Chip-based adaptive skin color detection using trajectory constraints on hue

Background: In a construction site, the safety of workers can be better secured if vehicle or robot can be properly maneuvered by using image-based gesture guidance. This kind of semi-automatic motion control is based on the features extracted in colors, outlines, textures, and motion intentions. Among these features, detecting worker’s skin color on face and hands could serve as an essential method for enabling robot to determine the region of interest (ROI). However, the performance of skin detection is usually unreliable due to interferences from reflections and shadows. Although many efficient skin color detection methods had been developed in past years, those are mostly based on complicated learning and statistical processes and are unsuitable for embedded systems. The exploration of a concise and efficient skin color detector, therefore, becomes a challenge for applications in mobile robots. Method: In this paper, we propose a novel adaptive skin detector on face and hands as a fundamental capability of a gesture tracking system. This approach enhances the detection performance of traditional HSV color space but only requires a low computing power.
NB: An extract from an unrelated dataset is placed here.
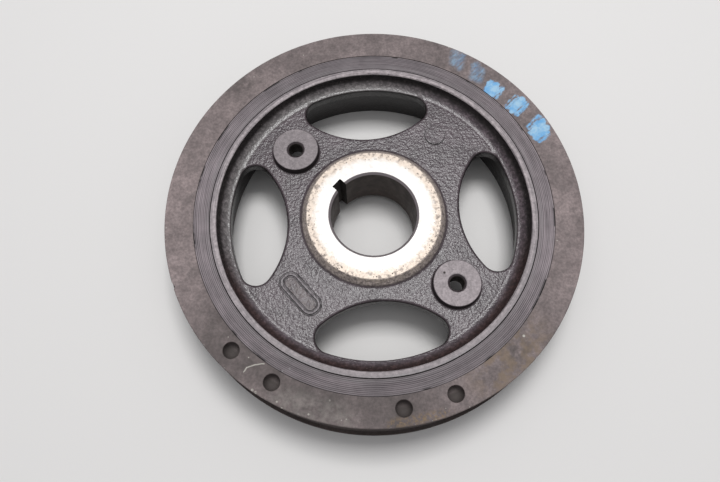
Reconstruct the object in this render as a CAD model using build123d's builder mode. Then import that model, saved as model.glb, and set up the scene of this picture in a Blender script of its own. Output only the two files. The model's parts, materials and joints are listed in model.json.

For the design criteria of small size, low-power, low-cost, and minimum computing resource usages on mobile robots, the entire detecting system is built on single field-programmable-gate-array (FPGA) chip. Meanwhile, besides the contributions of adaptive algorithms and FPGA chip designs, the proposed skin detector also employs a touch screen to designate expected skin color of worker as the human-robot interaction (HRI) in real-time. Results: The chip design of the FPGA is based on hardware circuits in register-transfer-level (RTL) for real-time image processing. A reasonable amount of hardware resource usages of FPGA have consumed 8% of logic elements (LEs) and 1.4% for embedded random access memory (RAM). Demonstrations with various pictures had indicated that sufficient ROI can be efficiently identified by using the proposed adaptive skin color detector. Conclusions: According to our experimental results, the proposed adaptive skin detection can work well for non-ideal illumination. It has demonstrated the reliability and feasibility on supporting the embedded robotic control in the future.